Can scientific discoveries made using machine learning and big data be trusted? New research suggests not always. Photo by Stephen Shaver/UPI | License Photo
Feb. 18 (UPI) -- Researchers at Rice University want scientists to continue double-checking discoveries made using machine learning.
Until machine-learning systems are capable of self-critique, scientists warn their predictions can't be fully trusted.
"Work is underway on next-generation machine-learning systems that will assess the uncertainty and reproducibility of their predictions," Rice University statistician Genevera Allen said in a news release.
Machine-learning systems are designed to make predictions about future data given what they've learned by analyzing current datasets.
"A lot of these techniques are designed to always make a prediction," she said. "They never come back with 'I don't know,' or 'I didn't discover anything,' because they aren't made to."
Machine-learning systems are currently used to develop cancer drugs targeting patients with similar genomic profiles.
"People have applied machine learning to genomic data from clinical cohorts to find groups, or clusters, of patients with similar genomic profiles," Allen said.

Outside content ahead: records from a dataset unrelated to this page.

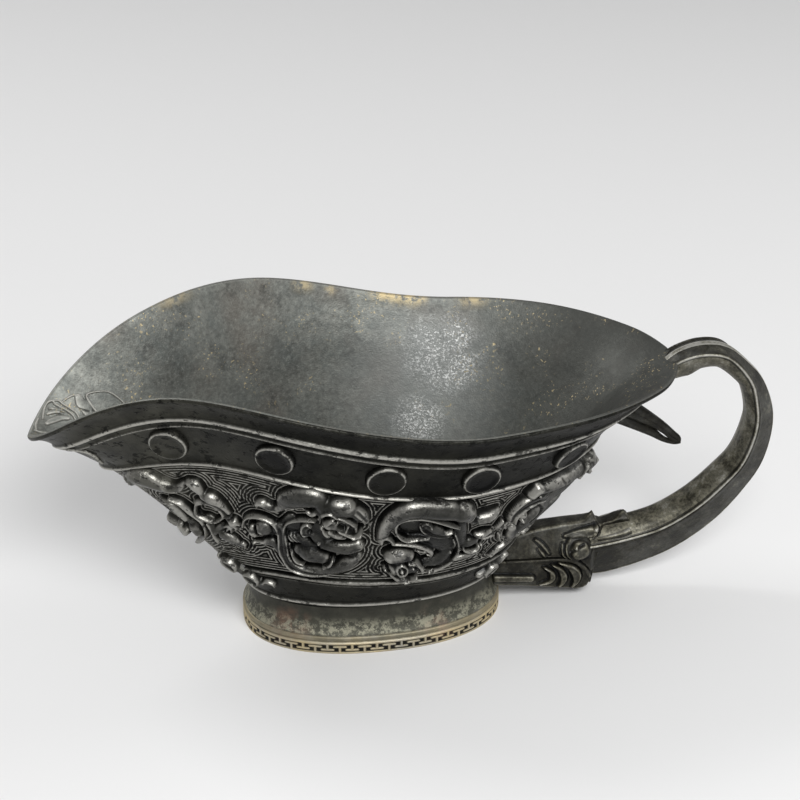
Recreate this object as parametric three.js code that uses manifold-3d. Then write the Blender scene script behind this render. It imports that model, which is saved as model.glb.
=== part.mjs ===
// A bronze pouring wine cup in the archaistic Chinese style: a boat-shaped bowl with a long
// spout, a hollow oval foot, a loop handle that ends in a dragon's head, studs under the rim
// and hornless dragons climbing round the body in high relief.
// Millimetres, +Z up. +X runs along the cup from the spout to the handle, the foot stands on
// z = 0, and the origin is the middle of the box round the cup, on the floor.
import * as THREE from 'three';
import { mergeVertices } from 'three/addons/utils/BufferGeometryUtils.js';
import Module from 'manifold-3d';

// Bowl: plan of the rim and its rising and falling edge
const BOWL_LENGTH = 154.6;
const BOWL_WIDTH = 75.4;
const SPOUT_TIP_HEIGHT = 55.7;
const SHOULDER_HEIGHT = 77;
const WAIST_HEIGHT = 66.3;
const TAIL_HEIGHT = 63;
const LIP_THICKNESS = 1.5;
const WALL_THICKNESS = 2.3;
const FLOOR_THICKNESS = 3;

// Foot: a hollow oval ring under the bowl, behind the middle of the cup
const FOOT_CENTRE_FROM_SPOUT = 80.1;
const NECK_LENGTH = 59.2;
const NECK_WIDTH = 35.4;
const FOOT_HEIGHT = 12;
const FOOT_FLARE = 2.3;
const FOOT_BORDER_HEIGHT = 2.9;
const FOOT_WALL = 2.2;

// Raised lines round the body, as distances down from the rim or shares of the wall
const FIRST_RIDGE_DROP = 6.4;
const SECOND_RIDGE_DROP = 8.8;
const RIDGE_HEIGHT = 0.6;
const RIDGE_HALF_WIDTH = 0.65;
const BELT_TOP = 0.335;
const BELT_TOP_RISE = 0.065;
const BELT_BOTTOM = 0.83;
const NECK_RIDGE = 0.97;
const LIP_HOLLOW = 0.4;

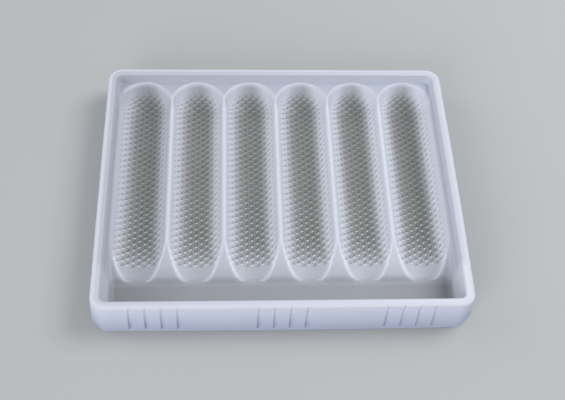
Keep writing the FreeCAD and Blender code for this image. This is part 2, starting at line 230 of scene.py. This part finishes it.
# ---------------------------------------------------------------- building the mesh
class Shell:
    """Vertices and faces gathered from grids, rings and strips."""

    def __init__(self):
        self.points, self.faces, self.count, self.well_end = [], [], 0, 0

    def add(self, pts):
        first = self.count
        self.points.append(np.asarray(pts, float).reshape(-1, 3))
        self.count += len(self.points[-1])
        return np.arange(first, self.count)

    def ring(self, plan, z):
        """A closed loop of points over a plan outline, at one height or at one each."""
        return self.add(np.column_stack([plan, np.broadcast_to(z, len(plan))]))

    def quads(self, a, b):
        """Joins two closed loops of the same length."""
        a2, b2 = np.roll(a, -1), np.roll(b, -1)
        self.faces += [tuple(f) for f in np.stack([a, b, b2, a2], 1).tolist()]

    def strip(self, inner, outer, flip=False):
        """Joins two closed loops of different length by triangles, in step round the middle."""
        pts = np.concatenate(self.points)

        def turned(loop):
            angle = np.arctan2(pts[loop, 1], pts[loop, 0])
            start = int(np.argmin(angle))
            angle = np.roll(angle, -start)
            return np.roll(loop, -start), np.append(angle, angle[0] + 2 * math.pi)
        a, ta = turned(inner)
        b, tb = turned(outer)
        i = j = 0
        na, nb = len(a), len(b)
        while i < na or j < nb:
            if j == nb or (i < na and ta[i + 1] <= tb[j + 1]):
                face = (a[i], b[j % nb], a[(i + 1) % na])
                i += 1
            else:
                face = (a[i % na], b[j], b[(j + 1) % nb])
                j += 1
            self.faces.append(tuple(int(k) for k in (face[::-1] if flip else face)))


def corner_warp(x, y, half_x, low_y, high_y, corner):
    """Pulls a grid's sharp corners in on to a rounded outline."""
    mid_y, half_y = (low_y + high_y) / 2, (high_y - low_y) / 2
    cx, cy = half_x - corner, half_y - corner
    a = np.clip((np.abs(x) - cx) / corner, 0, 1)
    b = np.clip((np.abs(y - mid_y) - cy) / corner, 0, 1)
    wx = cx + corner * a * np.sqrt(1 - b * b / 2)
    wy = cy + corner * b * np.sqrt(1 - a * a / 2)
    both = (a > 0) & (b > 0)
    return (np.where(both, np.sign(x) * wx, x), np.where(both, mid_y + np.sign(y - mid_y) * wy, y))


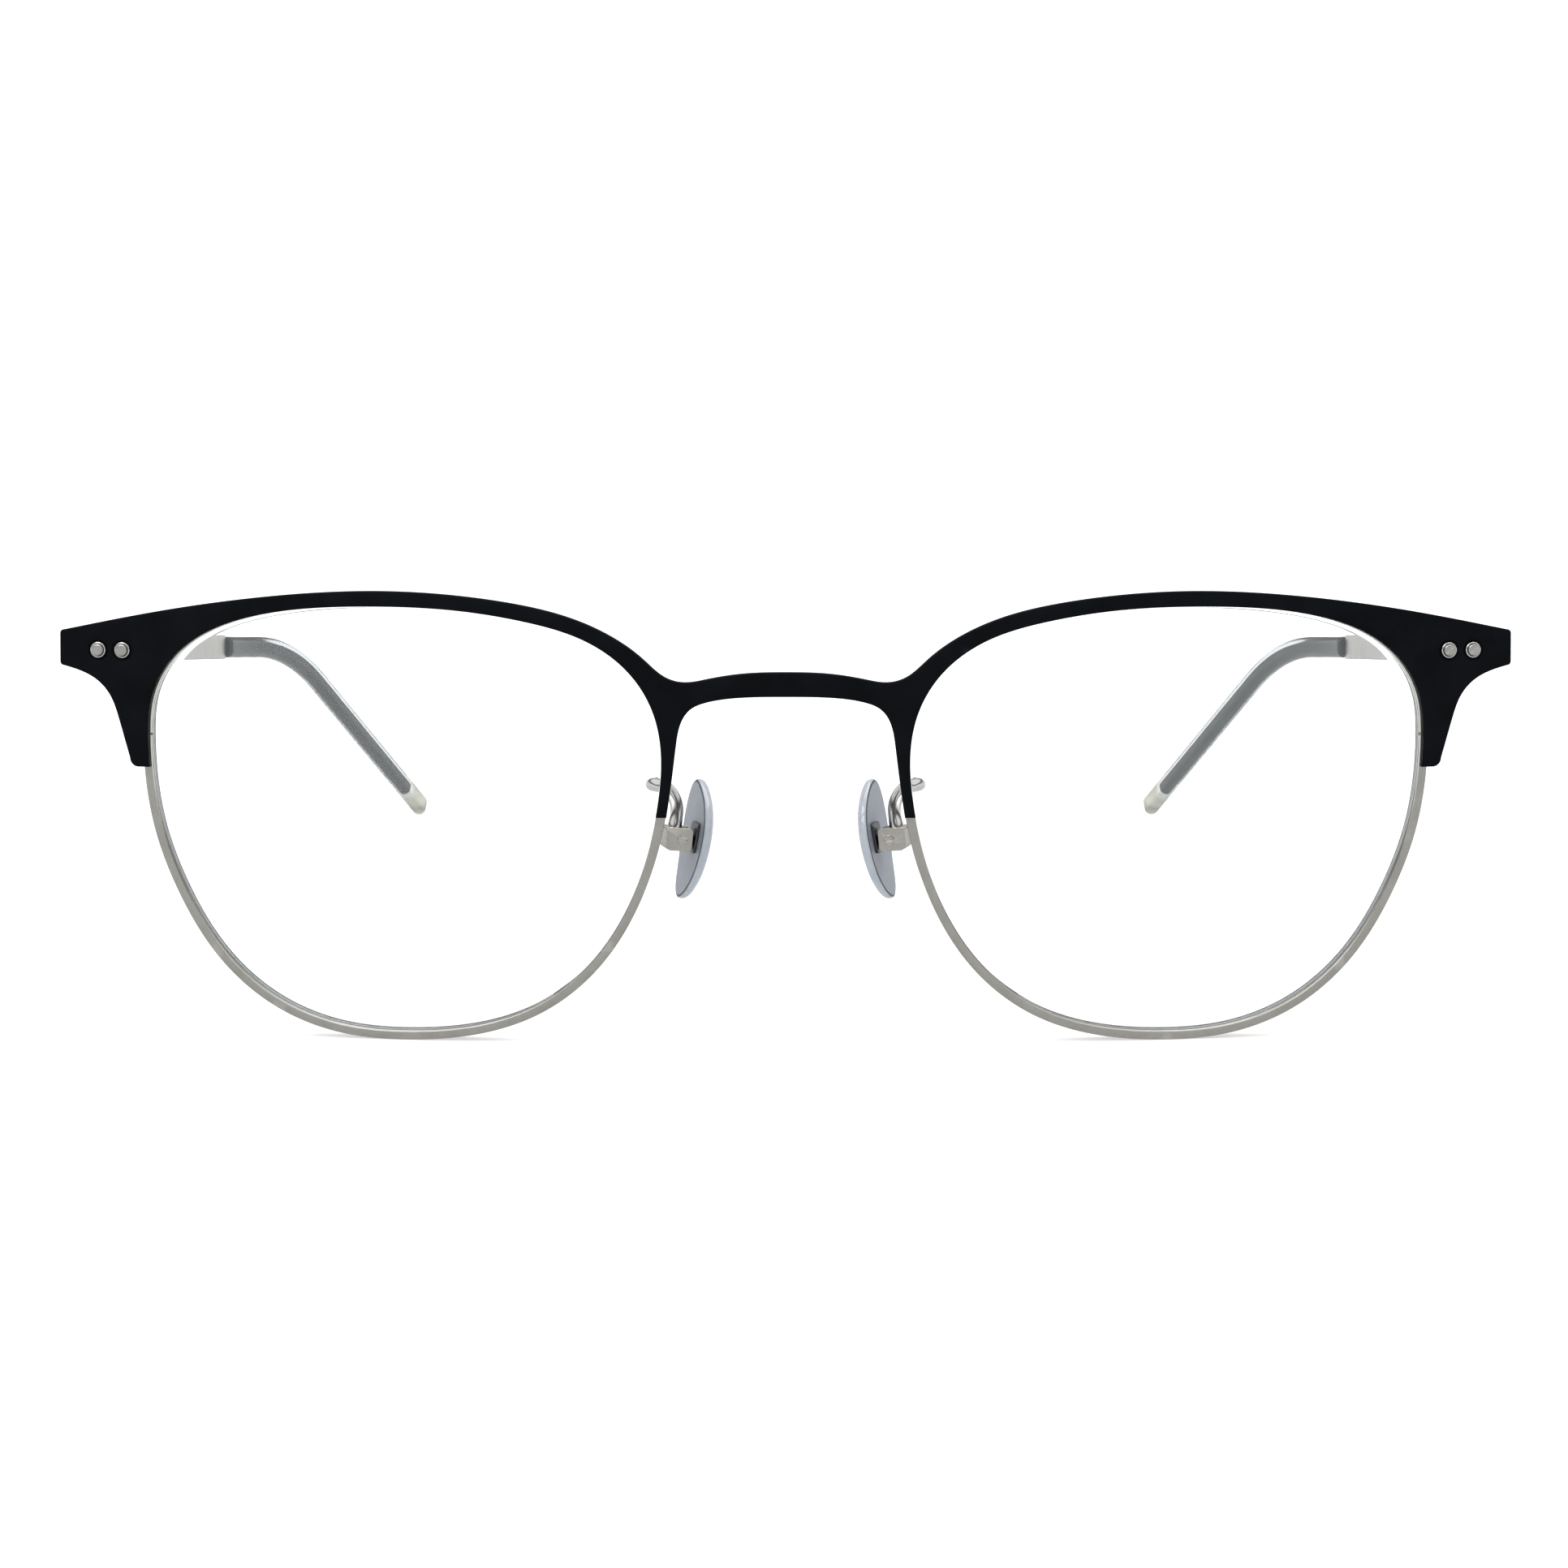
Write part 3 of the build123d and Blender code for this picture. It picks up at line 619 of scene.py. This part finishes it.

But often, these studies produce uncorroborated results -- findings that aren't easily replicated.
"The clusters discovered in one study are completely different than the clusters found in another," Allen said. "Why? Because most machine-learning techniques today always say, 'I found a group.' Sometimes, it would be far more useful if they said, 'I think some of these are really grouped together, but I'm uncertain about these others.'"
Allen shared her analysis of machine-learning systems and their biases at the 2019 Annual Meeting of the American Association for the Advancement of Science, held over the weekend in Washington, D.C.